Reproduce exactly the lines from the line with "Write part 3" through the line with "# A plain pale", both included, and no other lines.

• _GIVEN INFORMATION_
----------------------------------------

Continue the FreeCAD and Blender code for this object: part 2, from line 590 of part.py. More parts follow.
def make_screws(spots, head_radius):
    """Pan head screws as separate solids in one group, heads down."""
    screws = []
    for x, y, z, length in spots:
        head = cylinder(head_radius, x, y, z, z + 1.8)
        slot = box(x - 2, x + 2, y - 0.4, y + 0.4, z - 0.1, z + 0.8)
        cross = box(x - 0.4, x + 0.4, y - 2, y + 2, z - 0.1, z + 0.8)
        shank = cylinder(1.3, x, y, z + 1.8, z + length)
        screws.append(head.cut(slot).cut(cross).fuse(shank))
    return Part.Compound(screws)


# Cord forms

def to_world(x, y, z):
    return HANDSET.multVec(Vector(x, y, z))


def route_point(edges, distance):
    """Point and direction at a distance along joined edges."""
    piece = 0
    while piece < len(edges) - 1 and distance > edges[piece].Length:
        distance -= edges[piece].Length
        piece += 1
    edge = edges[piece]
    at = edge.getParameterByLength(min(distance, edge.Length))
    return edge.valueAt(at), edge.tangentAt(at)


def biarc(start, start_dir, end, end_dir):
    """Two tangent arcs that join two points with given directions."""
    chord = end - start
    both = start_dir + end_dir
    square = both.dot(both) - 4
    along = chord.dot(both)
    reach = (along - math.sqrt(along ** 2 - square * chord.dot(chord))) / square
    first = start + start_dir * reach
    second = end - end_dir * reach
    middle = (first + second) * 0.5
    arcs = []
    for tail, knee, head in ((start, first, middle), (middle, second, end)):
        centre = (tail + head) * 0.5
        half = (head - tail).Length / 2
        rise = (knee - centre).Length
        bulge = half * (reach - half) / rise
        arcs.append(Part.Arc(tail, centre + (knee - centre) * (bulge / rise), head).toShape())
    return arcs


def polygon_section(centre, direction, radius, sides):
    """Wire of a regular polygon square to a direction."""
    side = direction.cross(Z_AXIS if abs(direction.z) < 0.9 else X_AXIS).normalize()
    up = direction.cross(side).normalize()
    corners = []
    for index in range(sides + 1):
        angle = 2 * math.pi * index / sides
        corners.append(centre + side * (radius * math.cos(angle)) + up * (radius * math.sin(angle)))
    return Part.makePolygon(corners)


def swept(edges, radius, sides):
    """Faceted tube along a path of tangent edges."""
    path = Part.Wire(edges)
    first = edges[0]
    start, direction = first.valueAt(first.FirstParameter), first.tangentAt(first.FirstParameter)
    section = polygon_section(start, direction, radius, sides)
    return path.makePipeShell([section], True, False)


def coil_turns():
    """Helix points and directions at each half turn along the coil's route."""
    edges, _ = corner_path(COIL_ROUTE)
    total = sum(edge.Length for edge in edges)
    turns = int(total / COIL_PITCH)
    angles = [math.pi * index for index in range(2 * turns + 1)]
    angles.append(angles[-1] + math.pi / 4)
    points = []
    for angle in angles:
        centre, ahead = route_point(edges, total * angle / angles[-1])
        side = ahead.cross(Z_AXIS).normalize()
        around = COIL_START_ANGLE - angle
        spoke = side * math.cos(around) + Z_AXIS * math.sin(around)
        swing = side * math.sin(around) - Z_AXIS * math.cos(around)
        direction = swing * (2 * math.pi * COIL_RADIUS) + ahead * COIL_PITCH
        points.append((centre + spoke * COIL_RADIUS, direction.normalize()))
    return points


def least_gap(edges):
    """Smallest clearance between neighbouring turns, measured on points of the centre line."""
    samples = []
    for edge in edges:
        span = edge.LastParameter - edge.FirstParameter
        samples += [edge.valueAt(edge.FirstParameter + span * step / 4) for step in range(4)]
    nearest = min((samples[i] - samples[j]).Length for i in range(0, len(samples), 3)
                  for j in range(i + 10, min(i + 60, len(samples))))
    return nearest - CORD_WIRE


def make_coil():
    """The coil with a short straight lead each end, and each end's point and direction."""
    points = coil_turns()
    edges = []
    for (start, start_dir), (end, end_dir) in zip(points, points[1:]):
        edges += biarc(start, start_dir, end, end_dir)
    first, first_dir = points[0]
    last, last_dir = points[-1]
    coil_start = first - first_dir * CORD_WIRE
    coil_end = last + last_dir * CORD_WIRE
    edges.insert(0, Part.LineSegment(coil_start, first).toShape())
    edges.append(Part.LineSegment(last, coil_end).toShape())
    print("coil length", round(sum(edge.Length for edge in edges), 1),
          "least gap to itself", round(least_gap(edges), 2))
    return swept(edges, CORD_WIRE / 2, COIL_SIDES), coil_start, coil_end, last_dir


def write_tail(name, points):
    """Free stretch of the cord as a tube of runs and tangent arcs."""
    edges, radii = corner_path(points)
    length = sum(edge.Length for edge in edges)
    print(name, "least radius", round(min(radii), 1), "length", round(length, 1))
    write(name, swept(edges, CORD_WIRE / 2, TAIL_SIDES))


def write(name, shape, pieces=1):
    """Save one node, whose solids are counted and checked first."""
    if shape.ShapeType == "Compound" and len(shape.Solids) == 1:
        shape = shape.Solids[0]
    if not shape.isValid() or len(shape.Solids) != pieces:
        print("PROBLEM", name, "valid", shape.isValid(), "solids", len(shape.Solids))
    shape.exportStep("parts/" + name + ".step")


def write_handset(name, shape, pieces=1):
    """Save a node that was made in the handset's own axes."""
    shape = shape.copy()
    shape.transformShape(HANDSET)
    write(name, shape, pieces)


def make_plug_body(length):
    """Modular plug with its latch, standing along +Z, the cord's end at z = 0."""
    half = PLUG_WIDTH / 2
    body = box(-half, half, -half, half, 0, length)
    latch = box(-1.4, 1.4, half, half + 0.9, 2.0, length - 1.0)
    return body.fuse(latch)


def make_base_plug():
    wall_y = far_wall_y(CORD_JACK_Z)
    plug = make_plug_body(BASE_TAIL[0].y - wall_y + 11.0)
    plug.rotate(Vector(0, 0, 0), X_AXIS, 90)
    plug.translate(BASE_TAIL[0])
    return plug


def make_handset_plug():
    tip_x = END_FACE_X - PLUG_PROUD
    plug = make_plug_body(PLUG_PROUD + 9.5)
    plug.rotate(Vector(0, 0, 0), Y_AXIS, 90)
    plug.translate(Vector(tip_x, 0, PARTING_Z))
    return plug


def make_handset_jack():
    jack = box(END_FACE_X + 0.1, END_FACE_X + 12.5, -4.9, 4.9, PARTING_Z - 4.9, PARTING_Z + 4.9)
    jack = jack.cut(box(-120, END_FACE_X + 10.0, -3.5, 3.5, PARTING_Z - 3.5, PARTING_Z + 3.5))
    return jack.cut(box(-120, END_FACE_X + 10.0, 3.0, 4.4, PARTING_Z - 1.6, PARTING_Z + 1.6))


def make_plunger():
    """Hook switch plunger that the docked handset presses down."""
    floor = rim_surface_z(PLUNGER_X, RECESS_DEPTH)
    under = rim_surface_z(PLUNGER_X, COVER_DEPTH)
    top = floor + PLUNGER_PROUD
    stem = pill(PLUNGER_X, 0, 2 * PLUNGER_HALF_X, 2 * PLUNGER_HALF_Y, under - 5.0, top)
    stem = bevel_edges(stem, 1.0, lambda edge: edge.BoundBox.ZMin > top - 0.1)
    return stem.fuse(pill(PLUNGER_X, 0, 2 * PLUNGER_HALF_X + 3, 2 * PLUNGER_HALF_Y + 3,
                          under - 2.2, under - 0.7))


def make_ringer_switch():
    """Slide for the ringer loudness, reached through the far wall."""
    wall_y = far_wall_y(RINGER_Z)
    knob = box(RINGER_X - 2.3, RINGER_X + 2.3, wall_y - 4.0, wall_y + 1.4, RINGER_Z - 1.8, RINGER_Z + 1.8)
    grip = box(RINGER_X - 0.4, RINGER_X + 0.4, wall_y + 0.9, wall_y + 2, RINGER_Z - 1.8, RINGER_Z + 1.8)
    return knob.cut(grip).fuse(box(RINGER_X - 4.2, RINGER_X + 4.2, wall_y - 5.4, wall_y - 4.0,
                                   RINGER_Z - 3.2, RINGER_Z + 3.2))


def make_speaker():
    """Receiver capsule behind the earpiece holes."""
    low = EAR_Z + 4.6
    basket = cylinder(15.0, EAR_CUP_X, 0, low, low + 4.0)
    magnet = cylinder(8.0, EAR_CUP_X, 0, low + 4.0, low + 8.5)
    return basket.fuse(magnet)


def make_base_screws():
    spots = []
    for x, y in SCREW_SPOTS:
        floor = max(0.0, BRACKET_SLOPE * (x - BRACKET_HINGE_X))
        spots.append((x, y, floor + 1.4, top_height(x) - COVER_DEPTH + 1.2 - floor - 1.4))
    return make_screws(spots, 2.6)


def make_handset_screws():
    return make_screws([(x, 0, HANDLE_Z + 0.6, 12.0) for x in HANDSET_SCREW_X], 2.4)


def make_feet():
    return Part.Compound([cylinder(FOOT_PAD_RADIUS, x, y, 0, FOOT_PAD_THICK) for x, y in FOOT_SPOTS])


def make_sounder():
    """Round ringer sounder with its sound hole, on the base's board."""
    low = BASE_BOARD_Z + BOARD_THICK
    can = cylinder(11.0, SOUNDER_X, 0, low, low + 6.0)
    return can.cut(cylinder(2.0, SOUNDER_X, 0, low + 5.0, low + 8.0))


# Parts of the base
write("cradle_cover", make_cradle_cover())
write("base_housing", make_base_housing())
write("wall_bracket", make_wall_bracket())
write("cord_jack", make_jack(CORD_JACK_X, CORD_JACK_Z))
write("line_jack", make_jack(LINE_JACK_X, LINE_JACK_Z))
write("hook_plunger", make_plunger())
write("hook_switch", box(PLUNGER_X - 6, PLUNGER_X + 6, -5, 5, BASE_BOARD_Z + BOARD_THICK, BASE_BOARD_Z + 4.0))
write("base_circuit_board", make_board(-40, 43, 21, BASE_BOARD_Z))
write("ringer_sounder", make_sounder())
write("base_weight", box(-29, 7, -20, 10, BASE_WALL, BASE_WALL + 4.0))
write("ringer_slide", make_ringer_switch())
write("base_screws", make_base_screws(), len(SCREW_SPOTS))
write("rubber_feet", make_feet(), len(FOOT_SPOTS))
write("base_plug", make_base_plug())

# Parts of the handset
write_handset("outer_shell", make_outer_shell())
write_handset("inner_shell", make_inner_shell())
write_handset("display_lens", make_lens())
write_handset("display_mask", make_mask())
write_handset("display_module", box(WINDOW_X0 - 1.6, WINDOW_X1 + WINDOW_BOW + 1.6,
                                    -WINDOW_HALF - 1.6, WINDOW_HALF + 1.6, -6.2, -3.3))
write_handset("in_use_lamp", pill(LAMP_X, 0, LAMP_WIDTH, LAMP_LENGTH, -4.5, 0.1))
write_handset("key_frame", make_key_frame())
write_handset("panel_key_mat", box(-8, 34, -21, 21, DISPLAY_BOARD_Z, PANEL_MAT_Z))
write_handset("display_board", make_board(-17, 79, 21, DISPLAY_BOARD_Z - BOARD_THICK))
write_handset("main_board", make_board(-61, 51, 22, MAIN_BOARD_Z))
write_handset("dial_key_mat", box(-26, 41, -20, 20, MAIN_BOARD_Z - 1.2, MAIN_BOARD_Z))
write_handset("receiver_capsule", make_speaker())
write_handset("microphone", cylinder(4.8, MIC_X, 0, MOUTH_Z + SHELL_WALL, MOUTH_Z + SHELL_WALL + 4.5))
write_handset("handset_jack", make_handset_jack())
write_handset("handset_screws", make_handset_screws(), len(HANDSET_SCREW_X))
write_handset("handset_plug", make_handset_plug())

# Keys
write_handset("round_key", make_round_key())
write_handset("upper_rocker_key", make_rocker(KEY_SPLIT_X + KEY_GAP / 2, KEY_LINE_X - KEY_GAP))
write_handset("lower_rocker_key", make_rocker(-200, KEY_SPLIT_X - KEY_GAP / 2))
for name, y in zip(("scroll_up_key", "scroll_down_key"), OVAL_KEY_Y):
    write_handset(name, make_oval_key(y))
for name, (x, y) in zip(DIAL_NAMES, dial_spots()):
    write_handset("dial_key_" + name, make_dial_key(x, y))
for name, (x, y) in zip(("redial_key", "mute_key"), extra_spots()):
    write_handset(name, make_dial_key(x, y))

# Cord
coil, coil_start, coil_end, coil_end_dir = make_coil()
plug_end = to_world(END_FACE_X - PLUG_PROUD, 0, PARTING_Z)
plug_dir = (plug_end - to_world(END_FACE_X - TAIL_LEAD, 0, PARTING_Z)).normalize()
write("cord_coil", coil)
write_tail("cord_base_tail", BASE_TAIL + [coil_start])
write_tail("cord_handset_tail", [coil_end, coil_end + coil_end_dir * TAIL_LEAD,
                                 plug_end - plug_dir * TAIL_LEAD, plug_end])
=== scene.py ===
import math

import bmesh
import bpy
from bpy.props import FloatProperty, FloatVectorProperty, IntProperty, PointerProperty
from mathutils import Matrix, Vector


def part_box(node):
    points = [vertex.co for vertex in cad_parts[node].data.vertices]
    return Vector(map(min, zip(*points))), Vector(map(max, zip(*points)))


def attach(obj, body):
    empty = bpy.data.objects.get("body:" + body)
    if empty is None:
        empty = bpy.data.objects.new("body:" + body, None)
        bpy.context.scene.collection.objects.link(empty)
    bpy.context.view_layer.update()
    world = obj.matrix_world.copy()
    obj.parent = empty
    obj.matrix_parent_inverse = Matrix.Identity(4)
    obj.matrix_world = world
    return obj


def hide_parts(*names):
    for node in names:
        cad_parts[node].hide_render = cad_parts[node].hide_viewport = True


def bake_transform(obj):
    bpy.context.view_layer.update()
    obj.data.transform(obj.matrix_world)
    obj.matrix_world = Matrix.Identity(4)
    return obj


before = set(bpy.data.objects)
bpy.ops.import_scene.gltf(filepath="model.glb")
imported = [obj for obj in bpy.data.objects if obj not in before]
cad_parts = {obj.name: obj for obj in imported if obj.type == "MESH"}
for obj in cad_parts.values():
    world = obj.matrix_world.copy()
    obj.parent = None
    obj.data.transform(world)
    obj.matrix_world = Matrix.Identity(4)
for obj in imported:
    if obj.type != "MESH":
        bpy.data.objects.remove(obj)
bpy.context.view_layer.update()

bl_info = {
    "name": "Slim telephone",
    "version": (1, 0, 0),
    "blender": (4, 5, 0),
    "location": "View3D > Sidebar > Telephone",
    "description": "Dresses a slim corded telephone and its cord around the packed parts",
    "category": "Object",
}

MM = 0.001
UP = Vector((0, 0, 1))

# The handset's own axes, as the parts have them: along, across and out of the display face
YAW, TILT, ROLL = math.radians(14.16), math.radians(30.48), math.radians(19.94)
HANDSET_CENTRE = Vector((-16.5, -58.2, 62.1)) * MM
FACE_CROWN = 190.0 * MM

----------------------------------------

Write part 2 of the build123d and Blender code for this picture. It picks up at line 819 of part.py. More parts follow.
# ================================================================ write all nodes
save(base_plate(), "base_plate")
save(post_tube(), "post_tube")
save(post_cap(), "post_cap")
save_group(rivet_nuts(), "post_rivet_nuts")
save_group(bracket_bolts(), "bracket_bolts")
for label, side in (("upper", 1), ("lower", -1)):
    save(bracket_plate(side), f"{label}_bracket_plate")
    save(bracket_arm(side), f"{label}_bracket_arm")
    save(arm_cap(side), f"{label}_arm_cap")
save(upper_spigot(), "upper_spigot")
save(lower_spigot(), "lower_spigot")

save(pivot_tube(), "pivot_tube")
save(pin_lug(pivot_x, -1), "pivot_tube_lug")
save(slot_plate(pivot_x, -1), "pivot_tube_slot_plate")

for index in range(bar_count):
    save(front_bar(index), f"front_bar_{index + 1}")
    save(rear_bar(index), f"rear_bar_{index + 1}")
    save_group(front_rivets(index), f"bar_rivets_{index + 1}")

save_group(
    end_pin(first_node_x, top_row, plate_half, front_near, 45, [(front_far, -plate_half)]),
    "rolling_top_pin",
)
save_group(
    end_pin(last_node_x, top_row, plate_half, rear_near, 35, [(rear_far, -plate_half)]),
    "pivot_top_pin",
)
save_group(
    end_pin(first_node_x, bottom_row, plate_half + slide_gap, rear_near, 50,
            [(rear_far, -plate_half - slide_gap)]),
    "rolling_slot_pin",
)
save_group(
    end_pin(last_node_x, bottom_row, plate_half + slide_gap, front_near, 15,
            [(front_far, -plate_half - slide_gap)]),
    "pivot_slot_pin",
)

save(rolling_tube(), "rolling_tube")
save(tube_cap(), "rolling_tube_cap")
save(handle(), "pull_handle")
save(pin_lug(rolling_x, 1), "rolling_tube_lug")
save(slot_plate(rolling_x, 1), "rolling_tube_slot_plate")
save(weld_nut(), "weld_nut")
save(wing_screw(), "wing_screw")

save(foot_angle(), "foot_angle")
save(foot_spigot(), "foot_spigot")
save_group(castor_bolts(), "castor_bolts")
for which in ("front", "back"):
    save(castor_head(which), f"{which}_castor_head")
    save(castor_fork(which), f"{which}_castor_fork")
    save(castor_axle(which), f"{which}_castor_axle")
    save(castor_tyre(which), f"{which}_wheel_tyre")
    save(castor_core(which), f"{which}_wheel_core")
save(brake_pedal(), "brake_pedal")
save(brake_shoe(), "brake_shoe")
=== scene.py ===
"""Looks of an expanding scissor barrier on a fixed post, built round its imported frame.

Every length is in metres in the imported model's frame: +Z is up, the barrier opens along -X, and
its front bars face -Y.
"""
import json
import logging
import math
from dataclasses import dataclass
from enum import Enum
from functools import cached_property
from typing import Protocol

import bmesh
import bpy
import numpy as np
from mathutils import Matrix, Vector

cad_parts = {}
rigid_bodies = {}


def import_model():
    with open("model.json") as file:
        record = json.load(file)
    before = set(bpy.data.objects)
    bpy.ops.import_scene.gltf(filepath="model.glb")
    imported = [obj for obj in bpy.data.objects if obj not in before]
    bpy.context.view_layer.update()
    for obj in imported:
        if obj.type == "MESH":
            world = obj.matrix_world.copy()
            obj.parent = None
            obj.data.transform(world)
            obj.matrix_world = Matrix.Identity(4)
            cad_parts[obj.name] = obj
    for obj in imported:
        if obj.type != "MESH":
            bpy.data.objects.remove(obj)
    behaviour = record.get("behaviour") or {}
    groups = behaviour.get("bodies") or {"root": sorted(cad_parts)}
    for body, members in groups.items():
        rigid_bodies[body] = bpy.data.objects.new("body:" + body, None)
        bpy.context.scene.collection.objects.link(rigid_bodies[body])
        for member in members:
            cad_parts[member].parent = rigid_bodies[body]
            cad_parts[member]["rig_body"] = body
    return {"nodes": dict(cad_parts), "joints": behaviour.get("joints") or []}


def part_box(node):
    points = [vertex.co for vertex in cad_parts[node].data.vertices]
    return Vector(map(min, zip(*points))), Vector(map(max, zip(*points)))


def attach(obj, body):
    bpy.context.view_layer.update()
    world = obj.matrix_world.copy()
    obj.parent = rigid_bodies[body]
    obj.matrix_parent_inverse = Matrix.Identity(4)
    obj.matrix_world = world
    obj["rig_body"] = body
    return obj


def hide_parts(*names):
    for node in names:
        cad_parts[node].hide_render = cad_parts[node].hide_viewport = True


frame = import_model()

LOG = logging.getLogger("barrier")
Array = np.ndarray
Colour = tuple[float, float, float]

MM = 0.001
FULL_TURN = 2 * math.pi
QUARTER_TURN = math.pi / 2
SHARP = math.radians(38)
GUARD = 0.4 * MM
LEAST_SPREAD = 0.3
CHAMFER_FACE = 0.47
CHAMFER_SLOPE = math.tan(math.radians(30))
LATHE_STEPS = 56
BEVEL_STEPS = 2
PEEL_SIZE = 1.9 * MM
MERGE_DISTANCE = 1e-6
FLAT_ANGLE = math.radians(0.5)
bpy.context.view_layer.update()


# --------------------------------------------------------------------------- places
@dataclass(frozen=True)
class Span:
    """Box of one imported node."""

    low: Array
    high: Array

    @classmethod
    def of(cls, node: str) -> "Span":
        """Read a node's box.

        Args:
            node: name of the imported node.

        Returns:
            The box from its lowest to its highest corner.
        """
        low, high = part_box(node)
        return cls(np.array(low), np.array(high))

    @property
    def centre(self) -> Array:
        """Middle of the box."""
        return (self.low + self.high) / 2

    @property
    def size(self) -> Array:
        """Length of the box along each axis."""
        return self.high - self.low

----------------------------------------

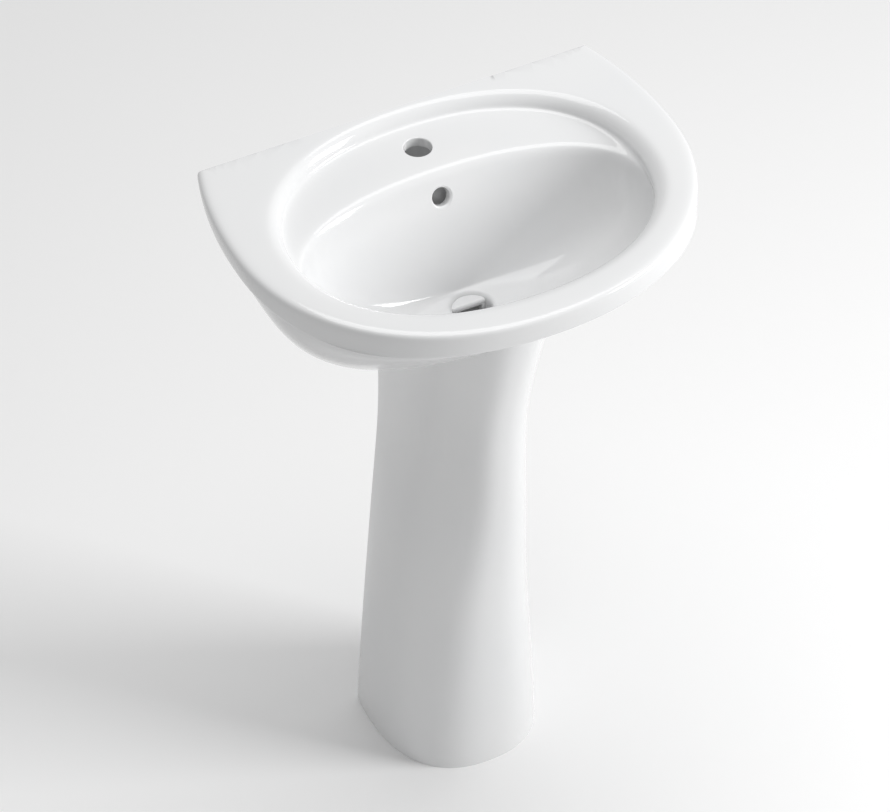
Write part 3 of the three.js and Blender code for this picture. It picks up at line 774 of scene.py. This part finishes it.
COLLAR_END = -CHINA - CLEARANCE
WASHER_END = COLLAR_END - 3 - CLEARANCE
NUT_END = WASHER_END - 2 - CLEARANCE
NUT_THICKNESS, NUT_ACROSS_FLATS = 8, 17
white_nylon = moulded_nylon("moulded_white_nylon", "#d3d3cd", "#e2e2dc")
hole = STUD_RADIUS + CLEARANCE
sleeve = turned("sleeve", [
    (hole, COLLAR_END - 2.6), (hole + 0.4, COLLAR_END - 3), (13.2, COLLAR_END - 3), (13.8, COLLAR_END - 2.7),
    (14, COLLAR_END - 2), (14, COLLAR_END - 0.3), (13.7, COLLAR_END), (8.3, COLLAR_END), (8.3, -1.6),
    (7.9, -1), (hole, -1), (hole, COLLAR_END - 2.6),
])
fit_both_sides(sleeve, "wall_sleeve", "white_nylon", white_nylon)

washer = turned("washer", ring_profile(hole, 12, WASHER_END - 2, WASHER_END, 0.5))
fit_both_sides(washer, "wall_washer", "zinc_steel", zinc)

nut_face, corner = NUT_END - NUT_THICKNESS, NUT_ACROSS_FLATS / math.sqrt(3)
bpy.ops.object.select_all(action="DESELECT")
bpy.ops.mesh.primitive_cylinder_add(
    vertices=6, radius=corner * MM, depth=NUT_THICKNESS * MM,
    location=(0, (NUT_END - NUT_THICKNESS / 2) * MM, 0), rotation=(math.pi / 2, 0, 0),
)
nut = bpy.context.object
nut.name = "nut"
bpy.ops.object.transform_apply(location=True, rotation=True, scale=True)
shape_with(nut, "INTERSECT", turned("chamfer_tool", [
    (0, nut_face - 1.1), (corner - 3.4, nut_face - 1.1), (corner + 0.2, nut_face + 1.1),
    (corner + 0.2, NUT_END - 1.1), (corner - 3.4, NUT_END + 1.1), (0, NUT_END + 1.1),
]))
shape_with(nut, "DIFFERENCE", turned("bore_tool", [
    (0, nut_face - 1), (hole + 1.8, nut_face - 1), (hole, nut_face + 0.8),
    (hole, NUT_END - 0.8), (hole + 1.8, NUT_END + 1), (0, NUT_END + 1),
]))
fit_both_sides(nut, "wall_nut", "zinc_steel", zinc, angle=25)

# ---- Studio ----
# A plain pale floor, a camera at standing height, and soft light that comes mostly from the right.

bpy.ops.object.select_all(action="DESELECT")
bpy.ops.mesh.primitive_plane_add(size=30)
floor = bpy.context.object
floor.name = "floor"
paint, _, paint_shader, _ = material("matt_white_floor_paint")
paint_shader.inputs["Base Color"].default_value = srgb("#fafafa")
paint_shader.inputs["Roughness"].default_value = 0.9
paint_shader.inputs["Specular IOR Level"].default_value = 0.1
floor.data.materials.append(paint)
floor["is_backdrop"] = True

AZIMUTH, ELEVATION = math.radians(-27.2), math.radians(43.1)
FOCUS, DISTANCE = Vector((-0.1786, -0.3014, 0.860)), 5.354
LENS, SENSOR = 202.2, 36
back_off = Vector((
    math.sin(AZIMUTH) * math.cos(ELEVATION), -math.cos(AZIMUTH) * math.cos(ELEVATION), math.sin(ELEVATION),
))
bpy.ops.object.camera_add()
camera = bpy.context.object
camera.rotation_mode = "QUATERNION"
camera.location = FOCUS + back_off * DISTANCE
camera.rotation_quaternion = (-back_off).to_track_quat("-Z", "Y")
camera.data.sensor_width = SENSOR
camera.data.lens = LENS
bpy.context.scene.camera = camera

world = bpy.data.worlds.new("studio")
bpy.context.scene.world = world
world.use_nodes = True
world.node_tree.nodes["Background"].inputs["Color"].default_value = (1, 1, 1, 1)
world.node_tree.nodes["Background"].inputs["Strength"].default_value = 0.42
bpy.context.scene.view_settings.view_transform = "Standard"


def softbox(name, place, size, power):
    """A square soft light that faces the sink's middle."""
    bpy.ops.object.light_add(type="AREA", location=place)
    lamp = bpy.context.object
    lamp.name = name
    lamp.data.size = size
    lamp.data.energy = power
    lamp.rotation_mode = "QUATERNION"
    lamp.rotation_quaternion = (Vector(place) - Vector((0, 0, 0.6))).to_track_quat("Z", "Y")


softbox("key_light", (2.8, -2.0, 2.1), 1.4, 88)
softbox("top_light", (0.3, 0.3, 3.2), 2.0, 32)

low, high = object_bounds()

----------------------------------------

• _WRITTEN SOLUTION_
Write part 3 of the three.js and Blender code for this picture. It picks up at line 774 of scene.py. This part finishes it.
COLLAR_END = -CHINA - CLEARANCE
WASHER_END = COLLAR_END - 3 - CLEARANCE
NUT_END = WASHER_END - 2 - CLEARANCE
NUT_THICKNESS, NUT_ACROSS_FLATS = 8, 17
white_nylon = moulded_nylon("moulded_white_nylon", "#d3d3cd", "#e2e2dc")
hole = STUD_RADIUS + CLEARANCE
sleeve = turned("sleeve", [
    (hole, COLLAR_END - 2.6), (hole + 0.4, COLLAR_END - 3), (13.2, COLLAR_END - 3), (13.8, COLLAR_END - 2.7),
    (14, COLLAR_END - 2), (14, COLLAR_END - 0.3), (13.7, COLLAR_END), (8.3, COLLAR_END), (8.3, -1.6),
    (7.9, -1), (hole, -1), (hole, COLLAR_END - 2.6),
])
fit_both_sides(sleeve, "wall_sleeve", "white_nylon", white_nylon)

washer = turned("washer", ring_profile(hole, 12, WASHER_END - 2, WASHER_END, 0.5))
fit_both_sides(washer, "wall_washer", "zinc_steel", zinc)

nut_face, corner = NUT_END - NUT_THICKNESS, NUT_ACROSS_FLATS / math.sqrt(3)
bpy.ops.object.select_all(action="DESELECT")
bpy.ops.mesh.primitive_cylinder_add(
    vertices=6, radius=corner * MM, depth=NUT_THICKNESS * MM,
    location=(0, (NUT_END - NUT_THICKNESS / 2) * MM, 0), rotation=(math.pi / 2, 0, 0),
)
nut = bpy.context.object
nut.name = "nut"
bpy.ops.object.transform_apply(location=True, rotation=True, scale=True)
shape_with(nut, "INTERSECT", turned("chamfer_tool", [
    (0, nut_face - 1.1), (corner - 3.4, nut_face - 1.1), (corner + 0.2, nut_face + 1.1),
    (corner + 0.2, NUT_END - 1.1), (corner - 3.4, NUT_END + 1.1), (0, NUT_END + 1.1),
]))
shape_with(nut, "DIFFERENCE", turned("bore_tool", [
    (0, nut_face - 1), (hole + 1.8, nut_face - 1), (hole, nut_face + 0.8),
    (hole, NUT_END - 0.8), (hole + 1.8, NUT_END + 1), (0, NUT_END + 1),
]))
fit_both_sides(nut, "wall_nut", "zinc_steel", zinc, angle=25)

# ---- Studio ----
# A plain pale floor, a camera at standing height, and soft light that comes mostly from the right.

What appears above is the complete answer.